On Wed, Mar 02, 2016 at 10:19:25PM +0100, Szabolcs Nagy wrote:
> > > > syscall(SYS_gettid
> > > For glibc it's been controversial whether to expose tids as a public
> > > API, since it pokes through the pthread abstraction and imposes a 1:1
> > > threads implementation.
> > 
> > I am implementing a threading and mutex API that is different to
> > pthread. (Still 1:1 though.)
> > Using pthread to do this proved to be cumbersome, but using native
> > Linux abstractions turned out to be pretty straightforward.
> > 
> 
> that's not possible in c
> 
> the semantics (memory model, libc internals..) assume
> that threads can only be created by the c runtime.
> 
> in theory you can create you own threads, but you have
> to know what you are doing (no libc calls, no tls)
> but then you are implementing your own libc

Indeed, on any modern libc, a thread not created by the standard
functions cannot call any standard library function safely.
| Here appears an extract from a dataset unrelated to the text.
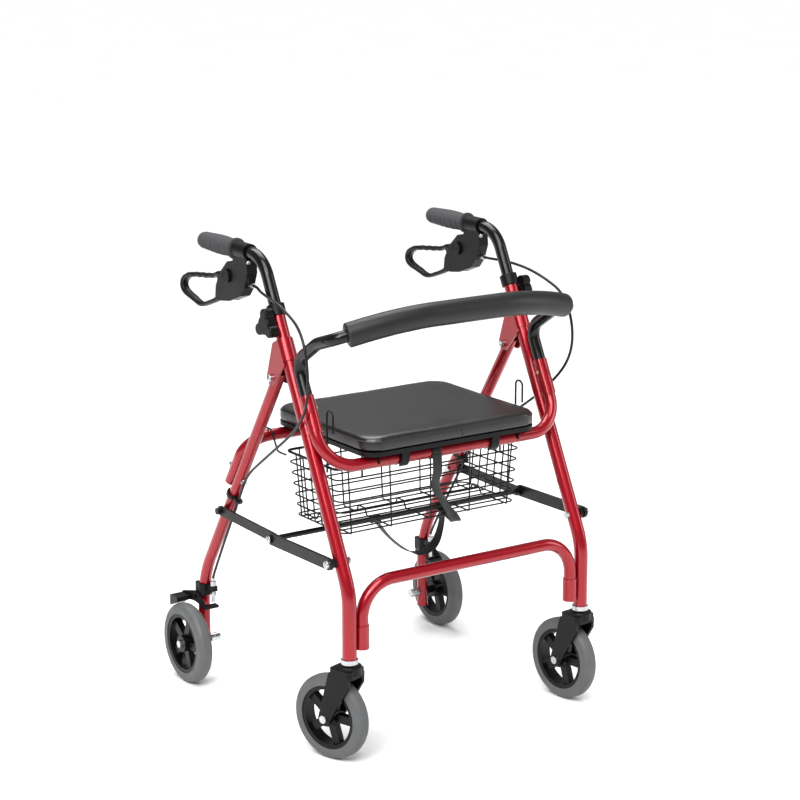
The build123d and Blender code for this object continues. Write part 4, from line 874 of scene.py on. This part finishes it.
@dataclass
class BrakeHandle:
    """Grip with finger grooves, banded brake lever and the details of its housing, on both handles."""

    lever_line: tuple[tuple[float, float], ...] = (
        (0.144, 0.794), (0.176, 0.7865), (0.205, 0.7830), (0.236, 0.7795), (0.260, 0.7755), (0.279, 0.7650),
        (0.2835, 0.7520), (0.273, 0.7420), (0.247, 0.7345), (0.217, 0.7275), (0.186, 0.7360), (0.157, 0.7480),
        (0.136, 0.7680))
    lever_root: tuple[tuple[float, float], ...] = (
        (0.1055, 0.8088), (0.120, 0.8068), (0.137, 0.7995), (0.1535, 0.7900), (0.1400, 0.7700), (0.1560, 0.7520),
        (0.1480, 0.7450), (0.1190, 0.7760), (0.0990, 0.7890), (0.0945, 0.7980))
    grip_line: tuple[tuple[float, float], ...] = (
        (88.0, 19.5), (91.6, 19.5), (93.0, 18.6), (94.5, 16.6), (99.0, 15.8), (115.0, 16.8), (130.0, 17.6),
        (150.0, 17.6), (175.0, 16.6), (190.0, 15.9), (200.0, 15.4), (205.0, 14.4), (208.5, 12.4), (211.0, 8.6),
        (212.0, 0.6))
    groove_pitch: float = 17.0
    groove_depth: float = 2.6
    grip_height: float = 848 * MM
    tube_radius: float = 11.2 * MM

    def grip_radius(self, y: float) -> float:
        """Radius of the grip at a place along it, in millimetres."""
        for (y0, r0), (y1, r1) in zip(self.grip_line, self.grip_line[1:]):
            if y <= y1:
                return r0 + (r1 - r0) * (y - y0) / (y1 - y0)
        return self.grip_line[-1][1]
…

This is
because (among other reasons) the thread pointer (used for thread
local storage) needs to point to a correctly setup data structure
whose definition is not public and which may vary between libc
builds/versions. musl is somewhat more conservative about using the
thread pointer internally (because it can be slow on some archs, and
because historically we supported pre-TLS kernels) but things will
break immediately on glibc if you break this rule, and fairly quickly
on musl too.

The only safe way to make your own threads is to refrain from using
libc at all and do your own syscalls. Even calling syscall() may not
be safe (on i386/glibc it probably uses the vdso syscall pointer from
TLS); you really need to use asm to make the syscall.

> > > syscall(SYS_tgkill
> > > tgkill also requires tids to be exposed an potentially has other
> > > issues, and doesn't seem to offer anything that pthread_kill doesn't.
> > 
> > As above - using pthreads is not the good way to do it in my case.
> 
> what you are doing is undefined behaviour.

>From a standards perspective it's just outside the scope of what's
defined. From musl's and glibc's perspectives, the behavior is
undefined.

Is there a reason "pthreads is not a good way to do it"?